Bien peu de gens peuvent se vanter de porter un jean à leur nom, mais Julien et Myriam Tuffery en font partie. Ce couple d’entrepreneurs passionnés par la mode durable est la quatrième génération à perpétuer l’héritage de l’Atelier Tuffery. Fondée en 1892 à Florac, en Lozère, cette petite manufacture de jeans est l’une des rares à résister à la mondialisation croissante de l’industrie de la mode.
Un savoir-faire traditionnel préservé
En 2022, l’Atelier Tuffery a réalisé un chiffre d’affaires de 3,5 millions d’euros, attirant de plus en plus de clients japonais à la recherche d’une histoire familiale authentique. Ce succès s’explique en partie par la qualité exemplaire des jeans produits dans cette petite usine. Chaque pièce est découpée et cousue par les employés de l’atelier, et les matières premières utilisées, comme le coton ou le chanvre, proviennent de France, au plus près des Cévennes, pour réduire au maximum l’empreinte carbone. Les délavages sont également réalisés en France, selon des procédés respectueux de l’environnement.

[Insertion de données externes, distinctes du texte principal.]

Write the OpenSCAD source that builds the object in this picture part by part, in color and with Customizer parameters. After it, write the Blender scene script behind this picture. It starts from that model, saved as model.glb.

Une mode plus responsable, plus éthique, plus humaine
“Nous sommes engagés dans une mode plus responsable, plus éthique et plus humaine”, explique Julien Tuffery. Mais cette vision est en réalité celle de son arrière-grand-père, de son grand-père, de son père et de ses oncles. Il y a 15 ans, ces artisans étaient considérés comme des marginaux dans les Cévennes. Peu de personnes parlaient alors de Made in France, d’artisanat local et d’une mode respectueuse.
Une longue histoire de succès
L’histoire de la famille Tuffery remonte à la fin du XIXe siècle, lorsque Célestin Tuffery, maître tailleur visionnaire, décide de créer des jeans pour habiller les ouvriers chargés de construire une ligne de chemin de fer dans les Cévennes. Il achète alors du denim, un tissu nîmois utilisé à l’époque pour fabriquer des toiles de charrettes, et donne naissance aux premiers jeans Tuffery. À cette époque, des tailleurs du monde entier se tournent également vers le denim et font peu à peu du jean un vêtement tendance pour les travailleurs.
La survie contre toute attente
Après la Seconde Guerre mondiale, le prêt-à-porter connaît un essor considérable et le jean devient un article de mode très populaire. L’Atelier Tuffery prospère alors. “Les volumes ont explosé, tout le monde voulait des jeans !”, raconte Julien Tuffery. Pourtant, dans les années 1980, l’industrie textile française est ravagée par la concurrence des pays du Maghreb et d’Asie, où la main-d’œuvre est bien moins chère. Beaucoup d’ateliers de confection doivent fermer, mais l’Atelier Tuffery résiste. “C’est presque un miracle que nous soyons encore là aujourd’hui”, s’exclame Julien Tuffery.
La relève d’une tradition familiale
Julien Tuffery et son épouse Myriam, tous deux cadres bien rémunérés, décident de reprendre les rênes de l’atelier familial au début des années 2000, portés par le mouvement du Made in France et le souhait croissant des consommateurs de privilégier les produits locaux, respectueux de l’environnement et des conditions de travail. À l’époque, l’entreprise ne réalisait qu’un chiffre d’affaires de moins de 80 000 euros avec seulement deux employés. Mais aujourd’hui, l’Atelier Tuffery affiche un chiffre d’affaires de plus de 3,5 millions d’euros et emploie plus de 30 salariés.
Un refus des investisseurs et des grandes maisons de luxe
Malgré les sollicitations de gros investisseurs, Julien et Myriam Tuffery ont préféré décliner ces offres alléchantes. Ils souhaitent préserver leur liberté intellectuelle et ne pas dénaturer l’héritage familial pour remplir simplement les bons de commande. Les grandes maisons de luxe et les couturiers prestigieux qui ont frappé à leur porte ont également essuyé quelques refus. “Nous ne voulons pas être cet arbre qui cache la forêt”, souligne fièrement Julien Tuffery.
Prôner l’éthique et l’authenticité
Malgré des prix plus élevés (de 129 à 290 euros), l’Atelier Tuffery continue de se battre pour imposer ses jeans, qui allient savoir-faire ancestral et éthique. “Il est certain que les clients de Shein mettront du temps à devenir nos clients, mais petit à petit… Les jeunes sont de plus en plus attentifs à la provenance et aux conditions de fabrication des vêtements”, explique Myriam Tuffery. L’Atelier Tuffery ne vend ses jeans qu’en direct, sans intermédiaire, et a ouvert une boutique temporaire sur la place de la Comédie, à Montpellier, à deux pas des géants du prêt-à-porter Uniqlo et C&A. Les Tuffery espèrent que les amateurs de denim ne garderont pas les mains dans les poches face à leur offre authentique.